--- Data segment ---
────────────────
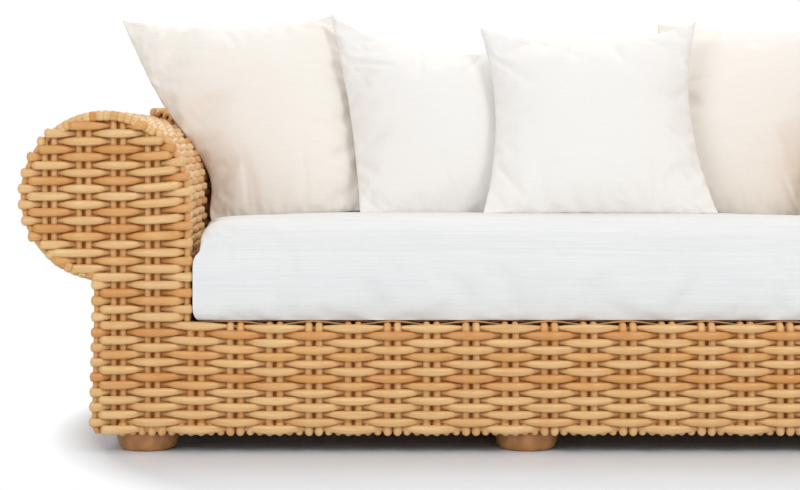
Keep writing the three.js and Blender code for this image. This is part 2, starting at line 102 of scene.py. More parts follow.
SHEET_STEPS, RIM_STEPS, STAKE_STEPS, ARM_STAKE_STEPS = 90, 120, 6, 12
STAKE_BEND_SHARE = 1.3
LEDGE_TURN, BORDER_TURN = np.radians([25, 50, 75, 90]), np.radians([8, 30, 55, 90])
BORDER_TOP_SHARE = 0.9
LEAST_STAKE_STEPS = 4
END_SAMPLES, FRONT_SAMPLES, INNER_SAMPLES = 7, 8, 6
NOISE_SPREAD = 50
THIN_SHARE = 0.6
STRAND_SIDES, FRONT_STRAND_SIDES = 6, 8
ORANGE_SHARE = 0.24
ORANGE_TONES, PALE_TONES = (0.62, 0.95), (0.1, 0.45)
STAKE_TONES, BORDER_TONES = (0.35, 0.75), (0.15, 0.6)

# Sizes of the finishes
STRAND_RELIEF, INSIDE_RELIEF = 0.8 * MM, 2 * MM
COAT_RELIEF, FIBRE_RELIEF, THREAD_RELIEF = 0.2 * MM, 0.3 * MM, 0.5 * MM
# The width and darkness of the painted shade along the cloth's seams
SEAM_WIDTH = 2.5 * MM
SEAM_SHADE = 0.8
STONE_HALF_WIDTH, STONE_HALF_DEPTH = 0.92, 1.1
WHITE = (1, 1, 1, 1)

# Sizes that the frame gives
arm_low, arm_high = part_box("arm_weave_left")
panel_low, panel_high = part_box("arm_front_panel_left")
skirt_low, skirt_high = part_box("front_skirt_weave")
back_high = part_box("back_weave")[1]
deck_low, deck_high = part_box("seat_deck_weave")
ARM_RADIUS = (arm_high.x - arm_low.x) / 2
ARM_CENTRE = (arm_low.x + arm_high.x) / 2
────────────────
--- Set problem ---
Repeat the listing above without any change.

--- Answer for the task ---
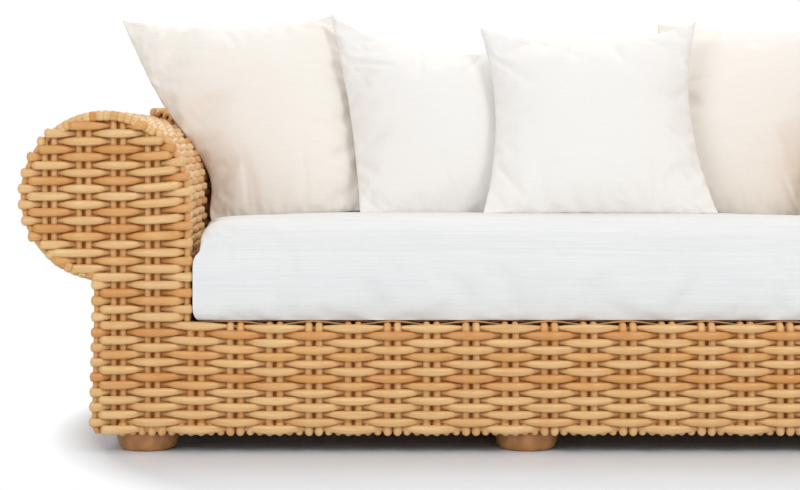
Keep writing the three.js and Blender code for this image. This is part 2, starting at line 102 of scene.py. More parts follow.
SHEET_STEPS, RIM_STEPS, STAKE_STEPS, ARM_STAKE_STEPS = 90, 120, 6, 12
STAKE_BEND_SHARE = 1.3
LEDGE_TURN, BORDER_TURN = np.radians([25, 50, 75, 90]), np.radians([8, 30, 55, 90])
BORDER_TOP_SHARE = 0.9
LEAST_STAKE_STEPS = 4
END_SAMPLES, FRONT_SAMPLES, INNER_SAMPLES = 7, 8, 6
NOISE_SPREAD = 50
THIN_SHARE = 0.6
STRAND_SIDES, FRONT_STRAND_SIDES = 6, 8
ORANGE_SHARE = 0.24
ORANGE_TONES, PALE_TONES = (0.62, 0.95), (0.1, 0.45)
STAKE_TONES, BORDER_TONES = (0.35, 0.75), (0.15, 0.6)

# Sizes of the finishes
STRAND_RELIEF, INSIDE_RELIEF = 0.8 * MM, 2 * MM
COAT_RELIEF, FIBRE_RELIEF, THREAD_RELIEF = 0.2 * MM, 0.3 * MM, 0.5 * MM
# The width and darkness of the painted shade along the cloth's seams
SEAM_WIDTH = 2.5 * MM
SEAM_SHADE = 0.8
STONE_HALF_WIDTH, STONE_HALF_DEPTH = 0.92, 1.1
WHITE = (1, 1, 1, 1)

# Sizes that the frame gives
arm_low, arm_high = part_box("arm_weave_left")
panel_low, panel_high = part_box("arm_front_panel_left")
skirt_low, skirt_high = part_box("front_skirt_weave")
back_high = part_box("back_weave")[1]
deck_low, deck_high = part_box("seat_deck_weave")
ARM_RADIUS = (arm_high.x - arm_low.x) / 2
ARM_CENTRE = (arm_low.x + arm_high.x) / 2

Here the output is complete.